U.K. Prime Minister David Cameron has said the debate over the role of the European Union (EU) wasn't surprising given the "stratospheric" levels of unemployment in countries like Spain.
Speaking at the Global Investment Conference in London, Cameron defended his government's plan to stay within the EU but to renegotiate Britain's relationship with the group of countries, just days after a former finance minister said the EU had reached its "sell-by-date".
Nigel Lawson, who served as chancellor of the exchequer under Margaret Thatcher in the 1980s, said the EU had become "a bureaucratic monstrosity" and the case for a British exit from the European Union "is clear."
The U.K. Prime Minister is under pressure from Lawson and other members of his party after the euro-skeptic Independence Party (UKIP) made major gains in recent local elections.

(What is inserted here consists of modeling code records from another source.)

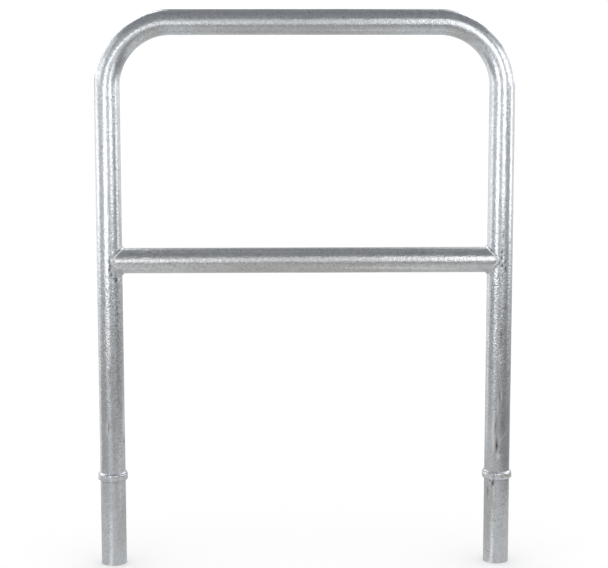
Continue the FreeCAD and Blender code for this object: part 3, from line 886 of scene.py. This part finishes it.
wall_board = Board(wall_glow)
right, back, height_up = spot_on(wall_board)
turned = turn_from_camera(right, back)
wall_level = height_up.ramp(0.0, 0.7, glow(SKIRTING_LEVEL), glow(WALL_LEVEL))
wall_level = wall_level * height_up.ramp(1.5, 3.1, 1.0, glow(HIGH_LEVEL) / glow(WALL_LEVEL))
wall_level = wall_level * height_up.ramp(3.4, 5.6, 1.0, 0.93)


def inside(left_edge, right_edge, low, high, turn_soft, rise_soft):
    """One inside a patch of the wall and nothing outside it."""
    turn_share = turned.between(left_edge, right_edge, turn_soft)
    return turn_share * height_up.between(low, high, rise_soft)


for left_edge, right_edge, low, high, taken, *soft in GAPS:
    wall_level = wall_level * (1 - inside(left_edge, right_edge, low, high, *soft) * taken)
for left_edge, right_edge, low, high, level, *soft in PANELS:
    panel = inside(left_edge, right_edge, low, high, *soft) * glow(level)
    wall_level = wall_level.larger(panel)
glowing("studio wall", wall_board, wall_level, height_up.ramp(0.5, 0.0), height_up.ramp(2.0, 3.4))
wall_mesh.materials.append(wall_glow)
wall_glow.cycles.emission_sampling = "NONE"
only_in_metal(bpy.data.objects.new("studio_wall", wall_mesh))

# %% [markdown]
# ## The ground inside the wall
# This ground is what the lower legs and every underside mirror. Close in it is a warm grey,
# lighter and more neutral by the feet. Farther out it is lighter where the panels throw light on
# it, behind and to the front left, and darker to the right.

# %% The ground inside the wall
MIDDLE_LEVEL, FEET_LEVEL, FAR_LEVEL, SPILL_LEVEL = 153, 167, 147, 196
GROUND_BELOW = 0.004
# left turn, right turn (degrees), screen level
GROUND_PATCHES = [(-190, -150, 182), (-152, -104, 198), (-52, -14, 178), (128, 190, 170)]
# foot, middle turn of the light that spills in front of it, from the front left panel
SPILLS = ((-LEG_X, -20), (LEG_X, -41))
SPILL_HALF_TURN = 16
ground_points = np.vstack([[(0.0, 0.0, 0.0)], wall_ring * 1.001]) - (0, 0, GROUND_BELOW)
fan = np.stack([np.zeros(columns, int), 1 + place, 1 + beside], -1)
ground_mesh = bpy.data.meshes.new("studio_ground")
ground_mesh.from_pydata(ground_points.tolist(), [], fan.tolist())
ground_glow = bpy.data.materials.new("studio_ground_glow")
ground_board = Board(ground_glow)
right, back, _ = spot_on(ground_board)
turned = turn_from_camera(right, back)
away = (right * right + back * back).maths("SQRT")
ring_level = ground_board.constant(glow(FAR_LEVEL))
for left_edge, right_edge, level in GROUND_PATCHES:
    ring_level = ring_level.larger(turned.between(left_edge, right_edge, 20) * glow(level))
ring_level = ring_level * (1 - turned.between(40, 114, 22) * 0.36)
ring_level = ring_level * (1 - turned.between(2, 44, 14) * away.ramp(1.5, 2.1) * 0.18)
ring_share = away.ramp(0.85, 1.5)
by_feet = right.size().ramp(0.15, 0.42)
near_level = by_feet * (glow(FEET_LEVEL) - glow(MIDDLE_LEVEL)) + glow(MIDDLE_LEVEL)
ground_level = near_level * (1 - ring_share) + ring_level * ring_share
for foot, spill_turn in SPILLS:
    from_foot = right - foot
    reach = (from_foot * from_foot + back * back).maths("SQRT")
    spill = turn_from_camera(from_foot, back).between(
        spill_turn - SPILL_HALF_TURN, spill_turn + SPILL_HALF_TURN, 12)
    spill = spill * reach.ramp(0.35, 0.70, 1.0, 0.0)
    ground_level = ground_level.larger(spill * glow(SPILL_LEVEL))
glowing("studio ground", ground_board, ground_level,
        by_feet.ramp(0.0, 1.0, 2.2, 0.4), ground_board.constant(0.0))
ground_mesh.materials.append(ground_glow)
ground_glow.cycles.emission_sampling = "NONE"
only_in_metal(bpy.data.objects.new("studio_ground", ground_mesh))

# %% [markdown]
# ## The ceiling and the plain light
# Above the wall the metal sees a dull ceiling, which gives each level tube its dark upper edge.
# The floor is lit by even white light from all round, and the camera sees the same white behind
# the barrier. One world holds both, and the kind of ray tells it which to show.

# %% The ceiling and the plain light
world = bpy.data.worlds.new("studio")
bpy.context.scene.world = world
sky = Board(world)
mirrored = sky.node("ShaderNodeLightPath", {}, {}, "Is Glossy Ray")
CEILING = glow(117)
ceiling_light = sky.node("ShaderNodeBackground", {}, {
    "Color": (CEILING * 0.98, CEILING, CEILING * 1.03, 1), "Strength": 1.0})
plain_light = sky.node("ShaderNodeBackground", {}, {"Color": (1, 1, 1, 1), "Strength": 1.08})
both = sky.node("ShaderNodeMixShader", {}, {0: mirrored, 1: plain_light, 2: ceiling_light})
sky.node("ShaderNodeOutputWorld", {}, {"Surface": both})
print("studio panels:", len(PANELS), "gaps:", len(GAPS))

# %% [markdown]
# ## The camera
# The barrier is seen from the front, from a little below its top and from far enough that its
# sides stay nearly parallel. A long lens does that. It looks slightly down, so the top of the
# rail and of each ring shows.

# %% The camera
CAMERA_AT = Vector((-0.0834, -4.1433, 1.2729))
HEADING = 0.0195
PITCH = 0.1422
ROLL = -0.0009
LENS_MM = 104.4
lens = bpy.data.cameras.new("camera")
lens.sensor_width = 36
lens.lens = LENS_MM
camera = bpy.data.objects.new("camera", lens)
bpy.context.scene.collection.objects.link(camera)
looking = Vector((math.sin(HEADING) * math.cos(PITCH),
                  math.cos(HEADING) * math.cos(PITCH), -math.sin(PITCH)))
aim = looking.to_track_quat("-Z", "Y").to_matrix() @ Matrix.Rotation(ROLL, 3, "Z")
camera.matrix_world = Matrix.Translation(CAMERA_AT) @ aim.to_4x4()
bpy.context.scene.camera = camera
bpy.context.scene.view_settings.view_transform = "Standard"

# %% [markdown]
# ## The size after the zinc
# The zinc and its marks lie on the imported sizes, so the finished barrier should be larger by no
# more than a fraction of a millimetre.

# %% The scene brought up to date
bpy.context.view_layer.update()
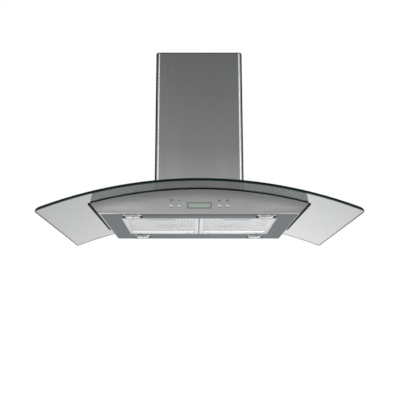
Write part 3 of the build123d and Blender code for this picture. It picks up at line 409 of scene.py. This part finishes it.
def lamp_rim(name):
    """A lamp's trim ring, painted with light and shade: a painted reflection inside, painted highlights on
    its inner wall, painted shade over the middle of its face, and painted black shade on either side.
    """
    material, tree, shader = new_material(name)
    across, forward = lamp_axes(tree)
    radius = hypotenuse(tree, across, forward)
    _, _, z = object_axes(tree)
    # painted shade over the middle of the face
    middle_of_face = remap(tree, across, 0.014, 0.020, 1, 0)
    # painted reflection inside the ring
    inner = times(tree, remap(tree, radius, 0.0232, 0.0236, 1, 0),
                  remap(tree, z, UNDERSIDE - 0.0012, UNDERSIDE - 0.0004, 0.3, 1))
    # painted highlight on the inner wall, away from the middle
    wall = times(tree, inner, remap(tree, across, 0.0015, 0.0040, 0, 1))
    # painted black shade on either side
    side = times(tree, remap(tree, across, 0.0205, 0.0220, 0, 1),
                 remap(tree, forward, 0.0070, 0.0110, 1, 0))
    marks = handling_marks(tree)
    set_colour(tree, shader, blend_colours(tree, marks, (0.48, 0.49, 0.50), (0.56, 0.57, 0.58)))
    tint_base(tree, shader, (middle_of_face, (0.19, 0.19, 0.20)), (inner, (0.72, 0.72, 0.73)),
              (wall, (0.98, 0.98, 0.98)), (side, (0.020, 0.021, 0.022)))
    set_roughness(tree, shader, marks, 0.1, 0.2)
    tree.links.new(remap(tree, side, 0, 1, 1, 0), shader.inputs["Metallic"])
    shader.inputs["Specular IOR Level"].default_value = 0.0
    shader.inputs["Specular Tint"].default_value = (0.45, 0.45, 0.45, 1.0)
    return material


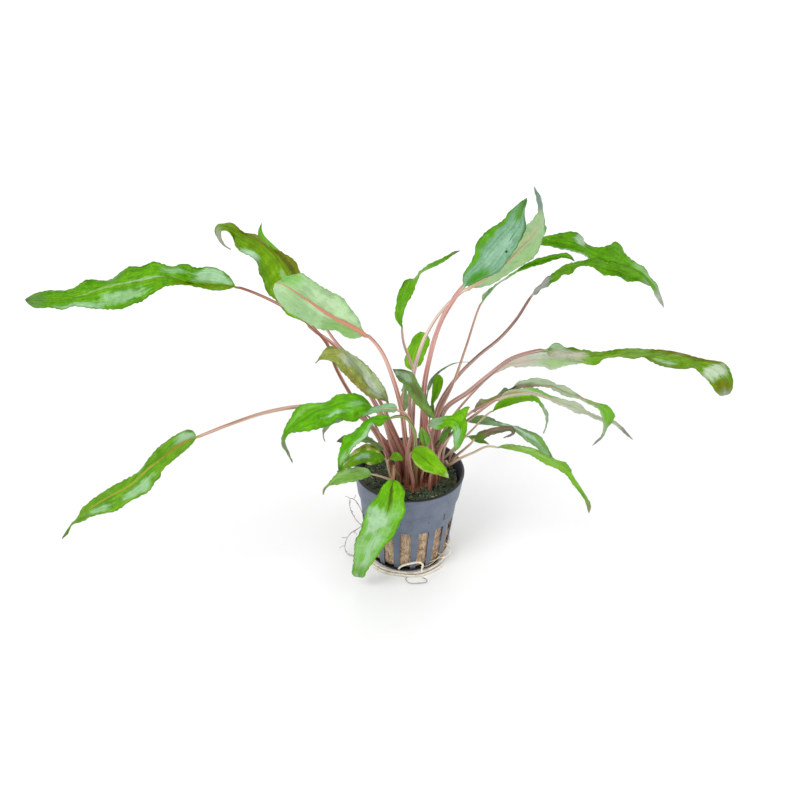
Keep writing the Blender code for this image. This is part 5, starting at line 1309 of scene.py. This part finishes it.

"Frankly, there is a debate taking place right across Europe about the future of the European Union and that is hardly surprising given the stratospheric levels of unemployment in countries like Spain," Cameron said on Thursday.
Cameron said Europe wasn't competitive or flexible enough and that the euro was driving enormous change with countries that are members of the single currency looking at moving closer together on fiscal policy. Given those changes, Cameron said it was important for the U.K. to re-evaluate its role in Europe.
"It's completely right for Britain to say we want to make some changes in our relationship with the European Union and we want to make some changes in the European Union itself."
Cameron also said the idea of a European financial transaction tax was bad and would make the U.K.'s financial sector less competitive.